These rights are set forth in section 7 of the National Labor Relations Act (NLRA) of 1935:
"Employees shall have the right to self-organization, to form, join, or assist labor organizations, to bargain collectively through representatives of their own choosing, and to engage in other concerted activities for the purpose of collective bargaining or other mutual aid or protection..."
This law means that you have the legal right to help organize a union, join a union, and support a union of your choosing. This also means you are also protected by law when you do things like:
- Wear union buttons
- Pass out union information
- Talk to other employees about union
- Join a union
The law protects you
Section 8 of the National Labor Relations Act protects you from an employer that tries to punish you for participating in union activities.
For example, your employer cannot legally do any of the following:
- Threaten to or actually fire, lay off, harass, transfer, or reassign employees because they support a union.
- Favor employees who don't support the union over those who do. This means employers cannot promise or provide employees with pay increases, promotions, benefits, or special favors if they oppose the union.
- Shut down the work site or take away any benefits or privileges that employees already enjoyed in order to discourage union activity.
Protect your rights with a strong Union
The best way to encourage your employer to recognize a union and negotiate a fair contract is to build a strong organization where you work.
If your employer violates the law, the union can help you file "unfair labor practice" charges with the National Labor Relations Board (NLRB). The Labor Board has the power to order an employer to stop interfering with employees’ rights, to provide back pay, and to reverse any action taken against workers for union activity, including termination. Decisions made by the Labor Board are court enforced.
You can help protect your legal rights by:
- Keeping written notes of any incidents in which company officials or supervisors threaten, harass or punish workers because of union activity.
- Immediately reporting any such incidents to your organizing committee and the union staff.
Supervisors and Company Officials have restrictions
Supervisors and company officials are not allowed to engage in certain behaviors that might be threatening to union members.
Supervisors and company officials cannot do any of the following:
- Attend any Union meeting, park across the street from the meeting place to see which employees attend the meeting, or engage in any undercover activity which would make employees feel they are being spied upon to determine who is participating in a Union campaign.
- Tell employees the company will fire or punish them if they engage in Union activity.
- Layoff, discharge, or discipline any employee for Union activity.
- Promise or grant employees wage increases, promotions, or benefits in order to keep the Union out.

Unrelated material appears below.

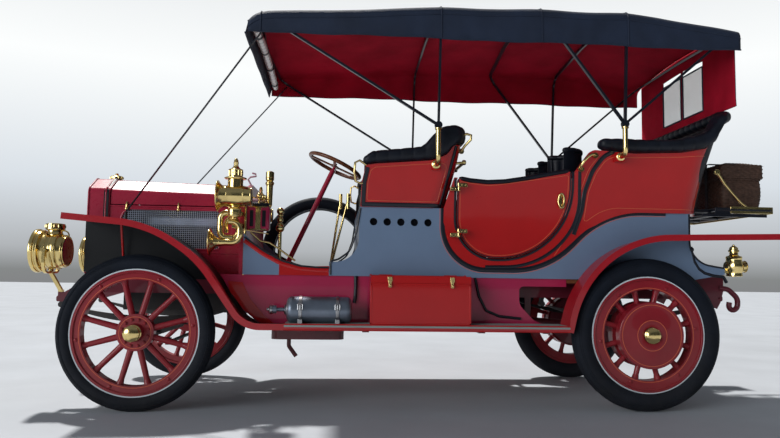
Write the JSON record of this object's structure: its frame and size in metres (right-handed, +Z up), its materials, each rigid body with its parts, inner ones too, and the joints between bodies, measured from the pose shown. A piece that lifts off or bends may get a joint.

- Ask employees about their own Union membership or activities or those of fellow employees, including meeting attendance, card soliciting or signing, and other forms of Union participation.
- Assign work to create conditions intended to get rid of an employee because of Union activity.
- Ask employees how they intend to vote.
- Threaten employees with economic reprisals for participating in Union activities, such as closing or selling the facility, laying off workers, or reducing pay or benefits.
- Promise or provide benefits to employees if they vote against the Union.
- Announce that the company will not bargain with a Union.
- Discriminate against Union supporters when assigning overtime or desirable work.
- Purposely team up anti-Union employees and keep them apart from Union supporters.
- Transfer workers on the basis of Union activity.
- Choose employees to be laid off with intentions of weakening the Union’s strength.
- Discipline Union supporters for a particular action, and allow anti-Union employees to go unpunished for the same action.
- Go against company policy for the purpose of getting rid of a Union supporter.
- Take actions that adversely affect an employee’s job or pay rate because of Union activity.
- Threaten a Union supporter through a third party.
- Threaten workers or coerce them in an attempt to influence their vote.
- Tell employees overtime work or premium pay will be discontinued if the facility is organized.
- Start a petition against the Union or take part in its circulation if started by employees.
- Urge employees to try to influence others to oppose the Union.
Any of the above acts constitutes a violation of the National Labor Relations Act. You and all workers have the right to participate in all Union activities and to be protected from retaliation from your supervisor or the company.
If you see or experience any of these acts, report them to your Organizing Committee or a Union Representative immediately!